「自然が教えてくれること」
- 2019年9月15日
- 研究室
台風の影響で停電や断水が続いた地域の皆様、大変な状況だったと思います。復旧はしても、日常が戻るまでには、まだ時間がかかると思いますので、どうかお体を大切にしていただけたらと思います。高度生殖医療研究所の室長の中田です。
私の家は神奈川にありますが、山の上に近いところにあり、小さな小さな畑で野菜を育てるのを趣味としています。今年は、購入した胡瓜の苗がすくすく成長し、毎朝、胡瓜が2本収穫できるほどになりました。多少形は悪いですが、太くてみずみずしく、とても美味しく、私のささやかな自慢になりました。完全無農薬にしたかったので、酢とニンニクと唐辛子パウダーを水に混ぜ、濾過した手作りの除虫剤を使って育てました。土作りから2年目にしてですが、素人にも関わらずここまで育つとは思わなかったので、朝が楽しみになりました。
しかし、台風により、葉が大きかったことやずいぶん広がって育っていたせいもありますが、写真のように風になぎ倒され、あちこちの茎が折れ、葉は枯れ、途中まで育っていた胡瓜もダメになってしまいました。
私の家も台風で2日間停電し、とても大変でした。
家族には、胡瓜はもう無理だと思うよ、と言われたけれど、無理かどうかはやってみないとわからないから、とあちこち折れた茎や枯れた葉を切り取り、また支柱に茎を固定し、を繰り返しました。ほとんど葉がなくなってしまったけれど、なんとかならないかと諦めきれず、手入れを繰り返しました。
台風後4日目に花が4個咲いたのをみて、感動しました。そして3つ目の写真ですが、胡瓜になりそうな感じです。

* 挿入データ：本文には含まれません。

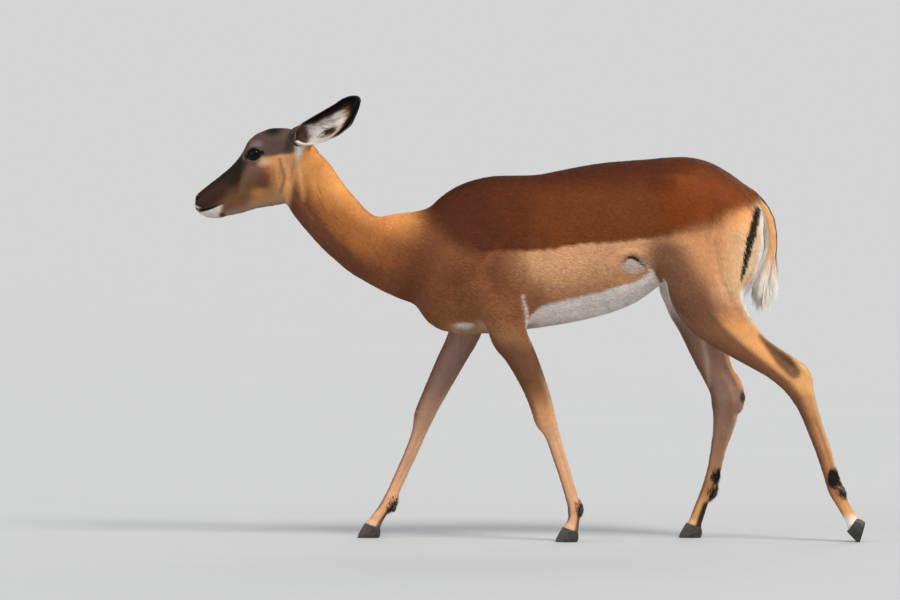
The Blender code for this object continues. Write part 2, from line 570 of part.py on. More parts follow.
def sawnPieces(flesh):
    blades = bmesh.new()
    for middle, along, reach, depth in sawCuts:
        addSlab(blades, middle, along, reach, depth)
    subtract(flesh, blades)
    return loosePieces(flesh)


def loosePieces(thing):
    """Splits an object into its separate bodies, as (middle, bmesh) pairs."""
    whole = bmesh.new()
    whole.from_mesh(thing.data)
    whole.verts.ensure_lookup_table()
    seen, pieces = set(), []
    for start in whole.verts:
        if start.index in seen:
            continue
        group, stack = [], [start]
        seen.add(start.index)
        while stack:
            v = stack.pop()
            group.append(v)
            for e in v.link_edges:
                w = e.other_vert(v)
                if w.index not in seen:
                    seen.add(w.index)
                    stack.append(w)
        piece = bmesh.new()
        copies = {v: piece.verts.new(v.co) for v in group}
        for f in {f for v in group for f in v.link_faces}:
            piece.faces.new([copies[v] for v in f.verts])
        spots = np.array([v.co for v in piece.verts])
        pieces.append(((spots.min(0) + spots.max(0)) / 2, piece))
    whole.free()
    bpy.data.objects.remove(thing)
    return pieces


def pieceName(middle):
    """Which part of the animal a sawn piece is, told by where its middle lies."""
    x, y, z = middle
    side = "left" if y < 0 else "right"
    if x < -0.52:
        return "head"
    if x < -0.25 and z > 0.5:
        return "neck"
    if z > 0.5:
        return "trunk"
    return f"{'fore' if x < 0.2 else 'hind'}_leg_{side}"


def cutCoronet(shape, foot):
    """Takes away the end of the leg that reaches down into the hoof."""
    frame = footFrame(foot)
    normal = frame.to_3x3() @ Vector((math.sin(coronetSlope), 0, math.cos(coronetSlope)))
    cut = bmesh.ops.bisect_plane(shape, geom=shape.verts[:] + shape.edges[:] + shape.faces[:], dist=1e-6,
                                 plane_co=frame.translation, plane_no=normal, clear_inner=True)
    rim = [e for e in cut["geom_cut"] if isinstance(e, bmesh.types.BMEdge)]
    bmesh.ops.holes_fill(shape, edges=rim, sides=0)


paints = {
    "coat": ((0.32, 0.13, 0.05), 0.80),
    "horn": ((0.06, 0.05, 0.045), 0.45),
    "eye": ((0.015, 0.010, 0.008), 0.10),
}


def paint(thing, kind):
    colour, rough = paints[kind]
    material = bpy.data.materials.new(f"{kind}_{thing.name}")
    material.use_nodes = True
    shader = material.node_tree.nodes["Principled BSDF"]
    shader.inputs["Base Color"].default_value = (*colour, 1.0)
    shader.inputs["Roughness"].default_value = rough
    thing.data.materials.clear()
    thing.data.materials.append(material)


def eyeBall(side, swell=0.0):
    shape = bmesh.new()
    x, y, z = eyeSpot
    place = Matrix.Translation((x, y * side, z)) @ Matrix.Rotation(math.radians(90), 4, "X")
    bmesh.ops.create_uvsphere(shape, u_segments=14, v_segments=9, radius=eyeRadius + swell, matrix=place)
    return shape


def build():
    for thing in list(bpy.data.objects):
        bpy.data.objects.remove(thing)
    flesh = makeObject("flesh", smoothedClay(meltedClay(fleshClay(), clayGrain), clayGrain))
    reduce = flesh.modifiers.new("reduce", "DECIMATE")
    reduce.ratio = fleshFacets / (2 * len(flesh.data.polygons))
    reduce.use_collapse_triangulate = True
    applied(flesh, reduce)
    subtract(flesh, tailMesh(clearance))
    for side in (-1, 1):
        subtract(flesh, eyeBall(side, clearance))
        subtract(flesh, earSocket(side))
    parts = {}
    for middle, shape in sawnPieces(flesh):
        name = pieceName(middle)
        for foot in feet:
            if name == f"{foot[0]}_leg_{sideName[foot[1]]}":
                cutCoronet(shape, foot)
        parts[name] = makeObject(name, shape)
    for foot in feet:
        for inner in (False, True):
            subtract(parts[f"{foot[0]}_leg_{sideName[foot[1]]}"], dewclawMesh(foot, inner, clearance))
    for thing in parts.values():
        paint(thing, "coat")
    paint(makeObject("tail", tailMesh()), "coat")
    for side in (-1, 1):
        paint(makeObject(f"ear_{sideName[side]}", earMesh(side)), "coat")
        paint(makeObject(f"eye_{sideName[side]}", eyeBall(side)), "eye")
    for foot in feet:
        for inner in (False, True):
            tag = f"{foot[0]}_{sideName[foot[1]]}_{'inner' if inner else 'outer'}"
            paint(makeObject(f"hoof_{tag}", clawMesh(foot, inner)), "horn")
            paint(makeObject(f"dewclaw_{tag}", dewclawMesh(foot, inner)), "horn")
    for thing in bpy.data.objects:
        for v in thing.data.vertices:
            v.co.x += midLength


build()
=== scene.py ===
# Impala ewe, life size, walking. Its skin, short coat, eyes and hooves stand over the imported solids.
import math
import time

import bmesh
import bpy
import numpy as np
from mathutils import Matrix, Vector


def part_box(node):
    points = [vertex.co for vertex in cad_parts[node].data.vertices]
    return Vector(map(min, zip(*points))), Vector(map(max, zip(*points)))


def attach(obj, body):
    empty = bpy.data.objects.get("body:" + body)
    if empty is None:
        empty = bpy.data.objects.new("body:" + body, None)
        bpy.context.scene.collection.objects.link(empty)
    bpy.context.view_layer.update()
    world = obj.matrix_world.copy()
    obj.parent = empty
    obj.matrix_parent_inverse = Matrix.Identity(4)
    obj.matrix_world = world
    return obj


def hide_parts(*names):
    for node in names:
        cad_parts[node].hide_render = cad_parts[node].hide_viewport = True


startTime = time.time()
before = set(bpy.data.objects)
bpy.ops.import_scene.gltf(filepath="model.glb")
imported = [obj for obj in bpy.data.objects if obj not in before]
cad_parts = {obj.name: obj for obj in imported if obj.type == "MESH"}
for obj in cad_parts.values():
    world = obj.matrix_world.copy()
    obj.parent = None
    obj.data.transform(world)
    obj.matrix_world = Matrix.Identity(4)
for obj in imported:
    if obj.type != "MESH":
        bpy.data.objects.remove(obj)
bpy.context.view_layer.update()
rng = np.random.default_rng(1871)
sideName = {-1: "left", 1: "right"}      # the animal faces -X, so its left side lies towards -Y
thinning = 1


def report(words):
    print(f"[{time.time() - startTime:5.1f} s] {words}")


eye = {
    "spot": (-0.6395, 0.0402, 0.9020),   # middle of the right eyeball, the left one is mirrored
    "radius": 0.0168,
    "halfLong": 0.0162,                  # opening of the lids, corner to corner
    "halfHigh": 0.0108,
    "slant": 14.0,                       # degrees that the corner at the nose lies lower
    "lidThick": 0.0016,
    "aim": (-0.26, 0.955, 0.06),         # of the right eye
}
low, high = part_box("eye_left")
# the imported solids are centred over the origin
shift = np.array(((low.x + high.x) / 2 - eye["spot"][0], 0.0, 0.0))
report(f"frame loaded, shift {shift[0]:.4f} m")


# Small helpers.

def metres(rows, lengths=None):
    # Tables are in millimetres. Columns after the given number of lengths are shares or degrees, and stay.
    rows = np.array(rows, float)
    rows[..., :lengths] /= 1000
    return rows


def ramp(value, low, high):
    t = np.clip((value - low) / (high - low), 0.0, 1.0)
    return t * t * (3 - 2 * t)


def fall(value, low, high):
    return 1 - ramp(value, low, high)


def bell(value, middle, reach):
    return np.exp(-((value - middle) / reach) ** 2)


def unit(v):
    return v / np.maximum(np.linalg.norm(v, axis=-1, keepdims=True), 1e-12)


def folded(p):
    # Both sides of the animal laid on its right side.
    return p * (1, 0, 1) + np.abs(p) * (0, 1, 0)


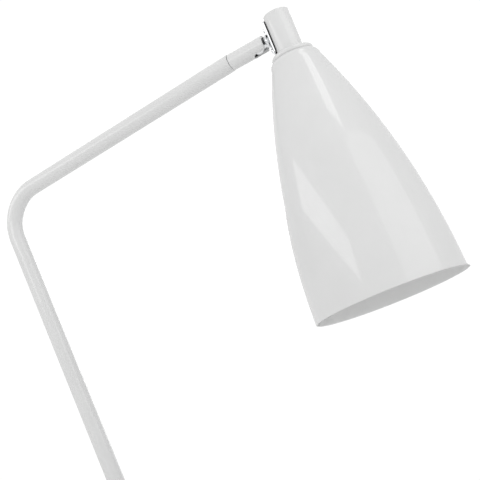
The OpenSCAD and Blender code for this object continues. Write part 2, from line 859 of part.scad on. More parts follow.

植物の生命力に驚かされるとともに、諦めないことを教えられた気がします。ほとんどの葉がなくなり、折れた茎ばかりの胡瓜ではありますが、花の数も増え、新しい芽が育ってきています。また収穫できたらいいなと思います。
私の仕事の話もさせていただきます。
今まで、運動性の減少した精子を元気にさせるための研究、精子ひとつでも凍結保存できる方法などを行ってきましたが、精巣の組織を凍結する研究、精子を守るための新しい研究も進めています。いい結果が出てきていますので、患者さんの役に立てればと思います。どんな状況になっても倒れず、諦めず、花を咲かせて実を結んでほしい、は、私の基礎です。そう思う自分が倒れたり、諦めたりしないように、自分の体のことも考えながら、頑張っていけたらと思います。